◆ **GOAL OF THE EXERCISE**
The lines to reproduce run from the first one through the line containing "bpy.context.scene.collection.objects.link(empty)". Reproduce them exactly.

◆ **DATA LINES**
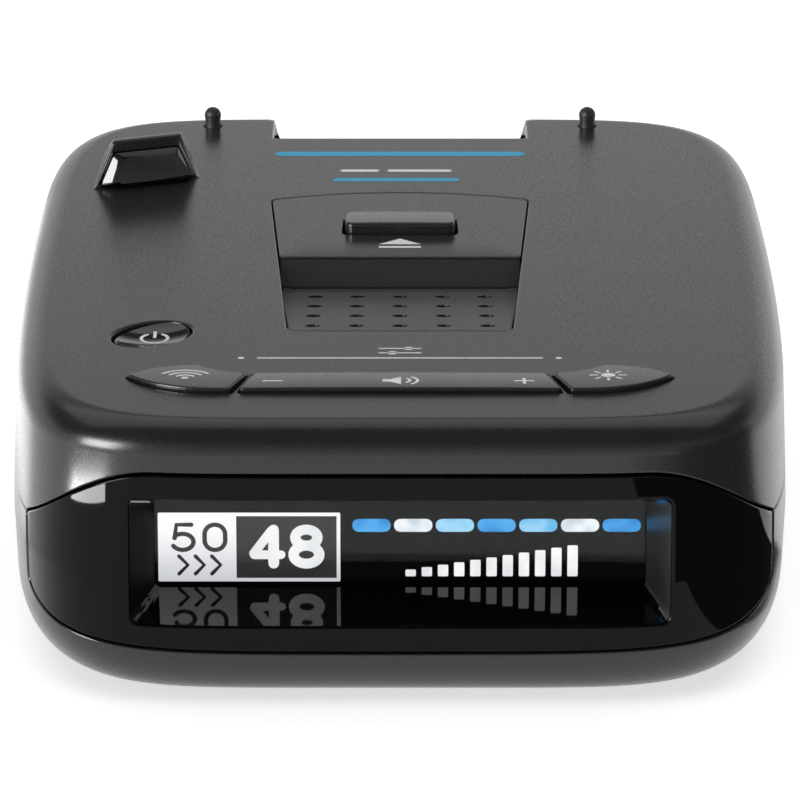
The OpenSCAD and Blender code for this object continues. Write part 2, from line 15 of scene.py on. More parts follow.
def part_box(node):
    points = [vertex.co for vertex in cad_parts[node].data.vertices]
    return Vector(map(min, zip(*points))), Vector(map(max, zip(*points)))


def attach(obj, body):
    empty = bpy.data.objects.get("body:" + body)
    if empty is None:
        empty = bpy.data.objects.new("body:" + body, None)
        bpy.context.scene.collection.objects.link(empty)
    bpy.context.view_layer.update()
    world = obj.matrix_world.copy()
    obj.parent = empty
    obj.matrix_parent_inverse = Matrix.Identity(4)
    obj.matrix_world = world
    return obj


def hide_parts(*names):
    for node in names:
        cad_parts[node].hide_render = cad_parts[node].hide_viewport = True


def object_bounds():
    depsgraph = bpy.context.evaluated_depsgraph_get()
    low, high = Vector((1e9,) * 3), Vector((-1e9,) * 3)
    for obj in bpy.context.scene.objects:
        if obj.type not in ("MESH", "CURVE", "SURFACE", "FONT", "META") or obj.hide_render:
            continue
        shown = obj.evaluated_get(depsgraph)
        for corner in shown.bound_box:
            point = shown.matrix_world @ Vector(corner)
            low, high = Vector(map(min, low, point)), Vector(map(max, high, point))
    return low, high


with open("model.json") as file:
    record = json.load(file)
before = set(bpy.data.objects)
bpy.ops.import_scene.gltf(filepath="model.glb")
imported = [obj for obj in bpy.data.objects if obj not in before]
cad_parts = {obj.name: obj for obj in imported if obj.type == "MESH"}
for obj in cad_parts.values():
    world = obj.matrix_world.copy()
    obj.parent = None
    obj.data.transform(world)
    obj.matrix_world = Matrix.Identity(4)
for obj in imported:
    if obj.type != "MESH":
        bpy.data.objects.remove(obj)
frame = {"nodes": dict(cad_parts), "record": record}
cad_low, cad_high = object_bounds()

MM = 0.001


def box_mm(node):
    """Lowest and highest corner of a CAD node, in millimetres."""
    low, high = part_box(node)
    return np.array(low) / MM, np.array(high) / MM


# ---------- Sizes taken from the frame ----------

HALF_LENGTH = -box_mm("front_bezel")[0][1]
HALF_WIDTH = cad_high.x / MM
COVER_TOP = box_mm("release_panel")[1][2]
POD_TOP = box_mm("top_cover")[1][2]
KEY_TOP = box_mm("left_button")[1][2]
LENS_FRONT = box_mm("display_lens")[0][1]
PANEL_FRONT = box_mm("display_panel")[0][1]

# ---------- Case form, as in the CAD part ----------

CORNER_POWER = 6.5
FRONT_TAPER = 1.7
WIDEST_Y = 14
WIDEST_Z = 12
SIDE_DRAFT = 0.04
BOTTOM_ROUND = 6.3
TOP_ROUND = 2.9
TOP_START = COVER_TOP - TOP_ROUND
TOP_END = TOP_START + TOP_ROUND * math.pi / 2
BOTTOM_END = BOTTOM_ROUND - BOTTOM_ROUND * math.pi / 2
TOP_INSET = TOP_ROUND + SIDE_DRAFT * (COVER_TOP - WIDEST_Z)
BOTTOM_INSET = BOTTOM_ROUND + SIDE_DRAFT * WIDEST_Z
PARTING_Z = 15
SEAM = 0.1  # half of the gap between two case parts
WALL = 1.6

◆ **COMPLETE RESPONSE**
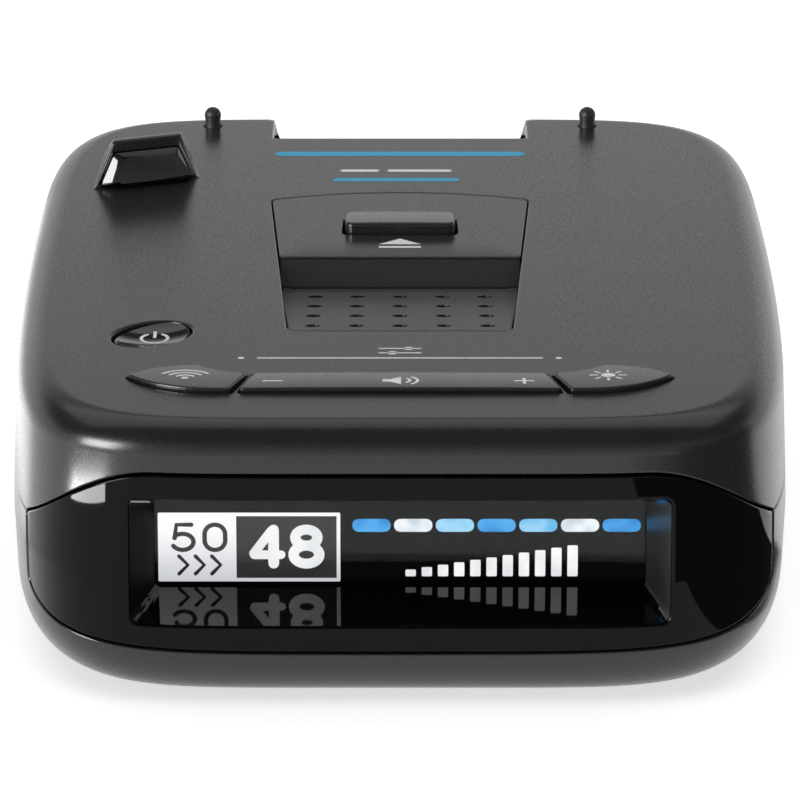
The OpenSCAD and Blender code for this object continues. Write part 2, from line 15 of scene.py on. More parts follow.
def part_box(node):
    points = [vertex.co for vertex in cad_parts[node].data.vertices]
    return Vector(map(min, zip(*points))), Vector(map(max, zip(*points)))


def attach(obj, body):
    empty = bpy.data.objects.get("body:" + body)
    if empty is None:
        empty = bpy.data.objects.new("body:" + body, None)
        bpy.context.scene.collection.objects.link(empty)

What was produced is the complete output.